I suspect that’s because the part of Arkansas you are most familiar with is its northern border. That little bit where the south east corner cuts into Arkansas stands out. Leave it out, and the state doesn’t look like Arkansas.
But I can’t help but also notice how wrong that southwest corner is. That part where Texas juts in at almost a right angle is just as important in my mental shape of Arkansas. The state always looks completely wrong when it is left out.
Now I wonder if people who live there would agree with which one I think is the “real” state vs. the added one.
I think I consider the southern Arkansas to be the “real” one, but that’s partly colored by my perception that there must be a Texarkana. Which of course can’t be in the northern one.
I’ve been trying to do all my xkcd map analysis without reference to a real map. So letting his states flow against my own partly-remembered imprecise notions of what each state looks like and what it borders with. So looking for “qualitative” or “gestalt” comparisons, not the “quantitative” comparisons against a real map.
I just “cheated” and looked at a real map of AR and you nailed it.

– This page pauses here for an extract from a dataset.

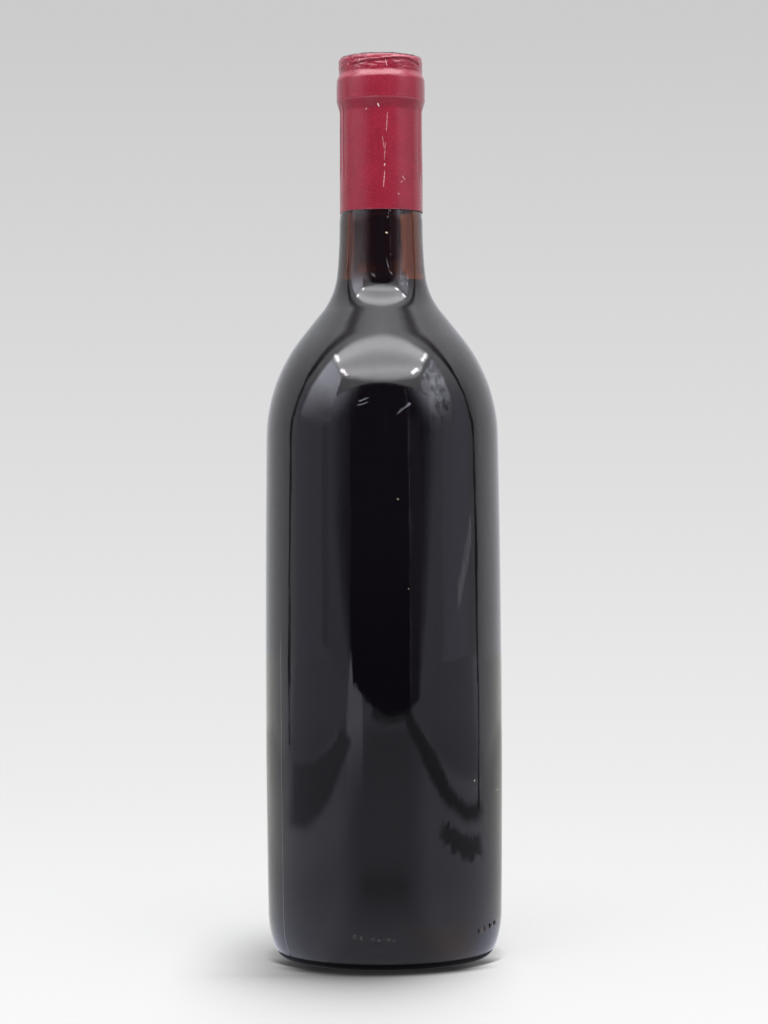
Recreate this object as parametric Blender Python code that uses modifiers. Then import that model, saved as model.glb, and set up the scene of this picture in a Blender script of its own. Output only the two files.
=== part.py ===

He borrowed the two distinctive corner cuts and put one in each new state. Other than that they each have mostly parallels for north and south borders, a wiggly river on the east, and are tapered a bit to be wider on top than bottom. But after those very high-level qualia, everything is wrong with both of them. and more or less equally wrong.
As an adult I’ve spent a lot more time looking at maps with state borders than many folks, but it’s still interesting how much some of my impressions are pretty close and others are “Thar be Dragyns!” fanciful.
Here’s my idea to make it work. I numbered all the “states.” That will make it easy to point out which ones you don’t see as states and/or name the ones you think are. Or, heck, do both: name the new and old states.
In my view, the fake states are 5, 8, 14, 16, 17, 18, 19, 20, 26, 34*, 39*, 43*, 51, and 57. The starred ones, I could maybe be talked into taking the other one instead (and I think in all of those cases, it’s clear which “the other one” is).